Joe was the last manager of NUFC to win the club a trophy, the last to date (Inter Cities Fairs Cup). That was over thirty years ago. His credentials fit our identikit: young player, Northern origins, club-player at a time when the club was still in its glory days, winning two cup finals. He returned as manager.

On Replicas and reality

So Freddy thinks Sam is ‘just the man’ for Newcastle. A lot of football fans and pundits agree, judging from the papers and blogs I’ve seen. But I’m not convinced of the case made by the chairman. It seems he has been stalking Allardyce for a while. His comments suggest he believes in the trait view of leadership, as something possessed by a few exceptional individuals. Great determination, enthusiasm, and whatever it takes to lift a club.

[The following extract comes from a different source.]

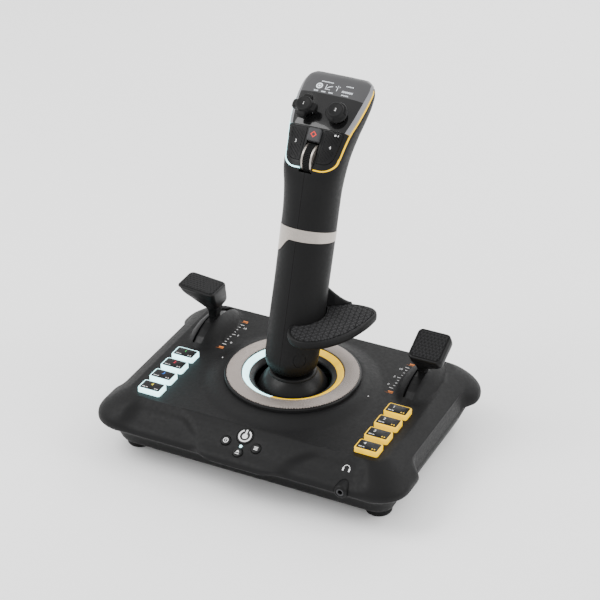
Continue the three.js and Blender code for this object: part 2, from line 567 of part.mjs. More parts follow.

Nor am I particularly impressed by his prototype. Joe Harvey may be revered in Newcastle, but there is little evidence that he made much of a difference in his time as manager at the club. His track record was on the moderate side. With the benefit of selective hindsight, Freddy may now not recall the unresolved mini-scandal which involved Joe Harvey with the illegal sale of cup-final tickets. This has a curious echo in the murky story of bungs that cropped up this year, concerning Premier managers including Big Sam.

Good luck Newcastle. Part of the club’s mystique is the obsessive fan base willing them to retain the future they believe is their due. But the culture remains stubbornly traditional in the yardsticks in use as leaders are made and unmade. The leaders they deserve? I rest my case.


Things are rarely as simple as a pet theory might suggest. The local newspaper suggested that

One of the things that has impressed Shepherd about the way Allardyce has worked at the Reebok Stadium is the lack of injuries Bolton have had in recent seasons … Indeed, while United players have lost over 400 hours of playing time this season because of injuries, Bolton only lost 70. And this was because Allardyce and his backroom staff came up with a formula to prevent injuries before they happen.

The earlier post was also revised to correct the spelling of Mr Shepherd’s name. Sorry, Freddy.